» Data entries
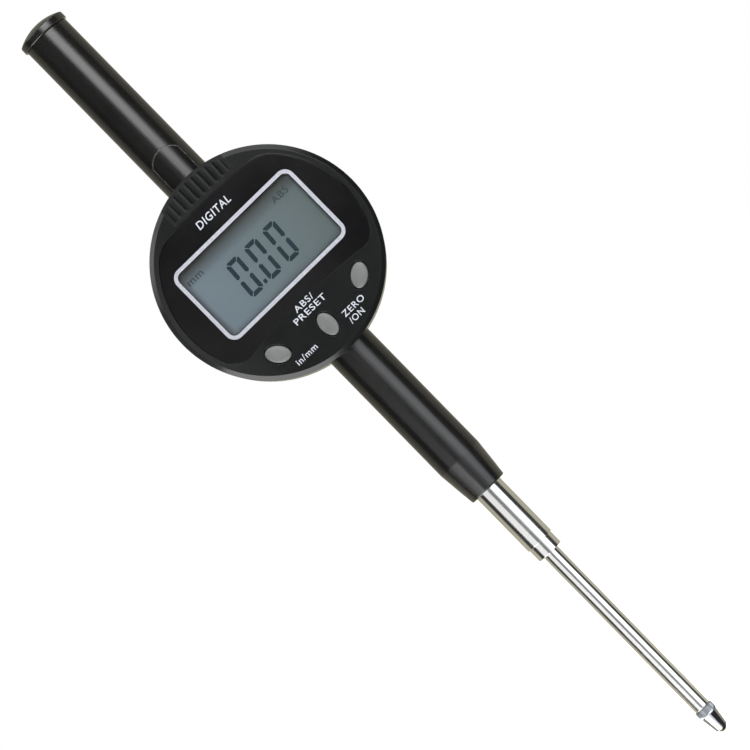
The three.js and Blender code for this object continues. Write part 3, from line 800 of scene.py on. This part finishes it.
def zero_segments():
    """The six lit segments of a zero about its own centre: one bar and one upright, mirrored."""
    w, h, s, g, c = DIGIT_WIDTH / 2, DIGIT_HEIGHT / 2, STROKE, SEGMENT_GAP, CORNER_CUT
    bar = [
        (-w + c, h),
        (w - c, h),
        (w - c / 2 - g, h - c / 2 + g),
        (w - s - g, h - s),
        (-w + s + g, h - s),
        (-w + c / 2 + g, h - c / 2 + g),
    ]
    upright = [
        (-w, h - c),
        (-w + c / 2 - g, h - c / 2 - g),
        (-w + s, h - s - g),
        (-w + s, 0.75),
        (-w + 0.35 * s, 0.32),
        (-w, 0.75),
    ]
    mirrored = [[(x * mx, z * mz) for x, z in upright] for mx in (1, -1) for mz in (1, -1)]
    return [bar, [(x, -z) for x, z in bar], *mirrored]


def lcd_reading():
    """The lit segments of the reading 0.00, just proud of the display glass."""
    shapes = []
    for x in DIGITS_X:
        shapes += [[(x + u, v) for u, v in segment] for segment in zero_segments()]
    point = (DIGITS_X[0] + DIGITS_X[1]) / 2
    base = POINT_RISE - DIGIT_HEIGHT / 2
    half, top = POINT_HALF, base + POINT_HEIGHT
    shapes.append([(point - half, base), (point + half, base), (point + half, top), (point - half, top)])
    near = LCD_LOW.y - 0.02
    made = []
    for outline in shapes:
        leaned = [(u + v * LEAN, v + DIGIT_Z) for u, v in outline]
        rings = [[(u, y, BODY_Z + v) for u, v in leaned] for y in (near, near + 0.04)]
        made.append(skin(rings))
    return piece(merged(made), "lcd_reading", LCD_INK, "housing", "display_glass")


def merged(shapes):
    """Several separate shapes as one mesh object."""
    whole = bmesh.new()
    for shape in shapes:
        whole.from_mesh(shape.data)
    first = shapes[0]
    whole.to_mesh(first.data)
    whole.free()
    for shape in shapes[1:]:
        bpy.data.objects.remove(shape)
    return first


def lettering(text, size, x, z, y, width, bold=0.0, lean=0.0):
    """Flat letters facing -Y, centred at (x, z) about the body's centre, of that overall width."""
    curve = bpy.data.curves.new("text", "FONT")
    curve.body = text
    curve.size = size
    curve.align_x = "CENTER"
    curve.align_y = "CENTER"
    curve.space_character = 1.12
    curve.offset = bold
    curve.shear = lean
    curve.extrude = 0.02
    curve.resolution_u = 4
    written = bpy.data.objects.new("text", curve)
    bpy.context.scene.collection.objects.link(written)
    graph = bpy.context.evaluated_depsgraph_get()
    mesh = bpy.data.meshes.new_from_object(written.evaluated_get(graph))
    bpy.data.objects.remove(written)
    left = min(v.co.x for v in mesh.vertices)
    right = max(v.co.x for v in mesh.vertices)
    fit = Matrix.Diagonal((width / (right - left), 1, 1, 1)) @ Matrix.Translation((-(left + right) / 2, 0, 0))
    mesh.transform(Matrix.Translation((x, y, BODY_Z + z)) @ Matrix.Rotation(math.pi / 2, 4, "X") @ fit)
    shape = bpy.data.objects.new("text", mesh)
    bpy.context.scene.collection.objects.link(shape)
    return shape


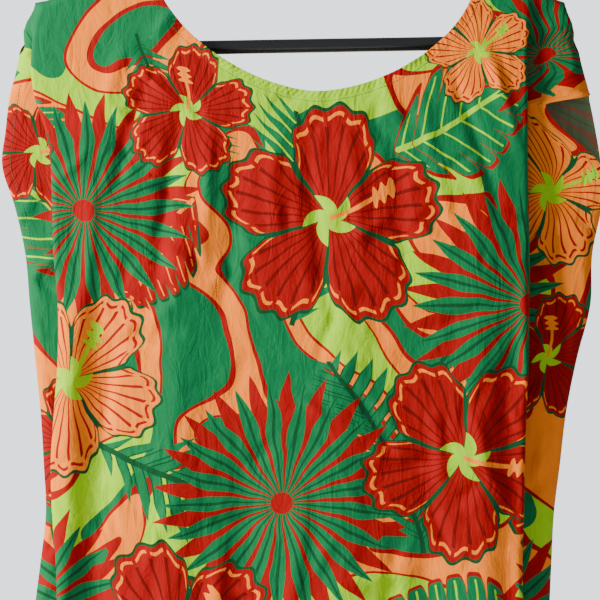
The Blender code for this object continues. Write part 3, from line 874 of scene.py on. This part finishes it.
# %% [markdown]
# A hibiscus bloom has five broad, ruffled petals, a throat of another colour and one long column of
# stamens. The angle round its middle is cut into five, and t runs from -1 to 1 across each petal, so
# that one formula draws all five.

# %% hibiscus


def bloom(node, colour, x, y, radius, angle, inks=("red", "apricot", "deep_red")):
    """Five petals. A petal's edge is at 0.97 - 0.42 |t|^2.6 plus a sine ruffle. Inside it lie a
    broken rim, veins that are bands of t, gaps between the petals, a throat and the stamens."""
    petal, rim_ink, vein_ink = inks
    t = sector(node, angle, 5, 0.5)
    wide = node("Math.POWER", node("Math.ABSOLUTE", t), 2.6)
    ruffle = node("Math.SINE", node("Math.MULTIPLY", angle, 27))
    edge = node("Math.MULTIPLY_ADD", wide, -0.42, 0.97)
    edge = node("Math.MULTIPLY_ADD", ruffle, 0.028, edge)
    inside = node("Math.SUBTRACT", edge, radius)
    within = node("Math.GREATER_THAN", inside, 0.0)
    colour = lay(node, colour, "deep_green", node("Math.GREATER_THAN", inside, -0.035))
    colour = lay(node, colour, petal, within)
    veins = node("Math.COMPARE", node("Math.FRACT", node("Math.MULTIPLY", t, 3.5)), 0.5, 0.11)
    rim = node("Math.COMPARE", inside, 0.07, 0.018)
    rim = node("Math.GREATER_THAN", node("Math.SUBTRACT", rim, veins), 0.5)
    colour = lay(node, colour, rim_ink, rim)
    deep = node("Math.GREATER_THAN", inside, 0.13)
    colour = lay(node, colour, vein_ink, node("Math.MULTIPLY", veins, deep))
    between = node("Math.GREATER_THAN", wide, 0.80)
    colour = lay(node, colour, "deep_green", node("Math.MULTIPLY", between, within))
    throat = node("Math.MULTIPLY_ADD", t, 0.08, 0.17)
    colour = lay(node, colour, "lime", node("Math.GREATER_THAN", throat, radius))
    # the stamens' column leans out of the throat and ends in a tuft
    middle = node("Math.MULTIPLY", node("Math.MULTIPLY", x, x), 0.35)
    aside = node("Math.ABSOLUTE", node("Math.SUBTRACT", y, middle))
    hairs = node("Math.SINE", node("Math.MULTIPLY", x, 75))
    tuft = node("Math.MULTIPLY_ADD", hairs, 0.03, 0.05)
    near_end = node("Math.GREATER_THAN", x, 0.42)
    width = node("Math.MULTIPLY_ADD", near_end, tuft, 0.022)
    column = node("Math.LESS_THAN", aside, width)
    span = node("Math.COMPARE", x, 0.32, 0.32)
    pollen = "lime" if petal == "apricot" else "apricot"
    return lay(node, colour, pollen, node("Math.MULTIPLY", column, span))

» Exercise
Pick out the lines that have the word "Write". Copy them all.

» Answer to this exercise
The three.js and Blender code for this object continues. Write part 3, from line 800 of scene.py on. This part finishes it.
The Blender code for this object continues. Write part 3, from line 874 of scene.py on. This part finishes it.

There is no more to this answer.